3D code data
((
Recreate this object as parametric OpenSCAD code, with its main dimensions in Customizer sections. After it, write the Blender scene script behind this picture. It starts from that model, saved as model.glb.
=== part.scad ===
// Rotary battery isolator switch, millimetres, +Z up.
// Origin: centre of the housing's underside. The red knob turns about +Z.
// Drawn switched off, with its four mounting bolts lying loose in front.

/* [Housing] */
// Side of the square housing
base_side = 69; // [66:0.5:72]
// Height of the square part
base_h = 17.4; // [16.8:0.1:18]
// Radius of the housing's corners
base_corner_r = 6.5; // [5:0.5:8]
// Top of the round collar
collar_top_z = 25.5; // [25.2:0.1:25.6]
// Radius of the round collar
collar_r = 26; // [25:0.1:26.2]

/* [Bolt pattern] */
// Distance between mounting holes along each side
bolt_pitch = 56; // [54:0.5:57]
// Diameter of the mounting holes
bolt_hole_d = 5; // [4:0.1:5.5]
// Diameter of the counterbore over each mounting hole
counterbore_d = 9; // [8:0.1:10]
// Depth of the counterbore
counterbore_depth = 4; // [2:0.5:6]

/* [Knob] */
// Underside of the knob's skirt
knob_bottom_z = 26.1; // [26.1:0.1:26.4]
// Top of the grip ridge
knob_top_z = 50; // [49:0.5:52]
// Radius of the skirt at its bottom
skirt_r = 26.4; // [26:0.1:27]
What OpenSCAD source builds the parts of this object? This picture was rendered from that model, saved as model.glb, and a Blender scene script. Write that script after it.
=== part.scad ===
))
GOAL ▸ Please return the data above exactly as given.

EXERCISE RESPONSE ▸
Recreate this object as parametric OpenSCAD code, with its main dimensions in Customizer sections. After it, write the Blender scene script behind this picture. It starts from that model, saved as model.glb.
=== part.scad ===
// Rotary battery isolator switch, millimetres, +Z up.
// Origin: centre of the housing's underside. The red knob turns about +Z.
// Drawn switched off, with its four mounting bolts lying loose in front.

/* [Housing] */
// Side of the square housing
base_side = 69; // [66:0.5:72]
// Height of the square part
base_h = 17.4; // [16.8:0.1:18]
// Radius of the housing's corners
base_corner_r = 6.5; // [5:0.5:8]
// Top of the round collar
collar_top_z = 25.5; // [25.2:0.1:25.6]
// Radius of the round collar
collar_r = 26; // [25:0.1:26.2]

/* [Bolt pattern] */
// Distance between mounting holes along each side
bolt_pitch = 56; // [54:0.5:57]
// Diameter of the mounting holes
bolt_hole_d = 5; // [4:0.1:5.5]
// Diameter of the counterbore over each mounting hole
counterbore_d = 9; // [8:0.1:10]
// Depth of the counterbore
counterbore_depth = 4; // [2:0.5:6]

/* [Knob] */
// Underside of the knob's skirt
knob_bottom_z = 26.1; // [26.1:0.1:26.4]
// Top of the grip ridge
knob_top_z = 50; // [49:0.5:52]
// Radius of the skirt at its bottom
skirt_r = 26.4; // [26:0.1:27]
What OpenSCAD source builds the parts of this object? This picture was rendered from that model, saved as model.glb, and a Blender scene script. Write that script after it.
=== part.scad ===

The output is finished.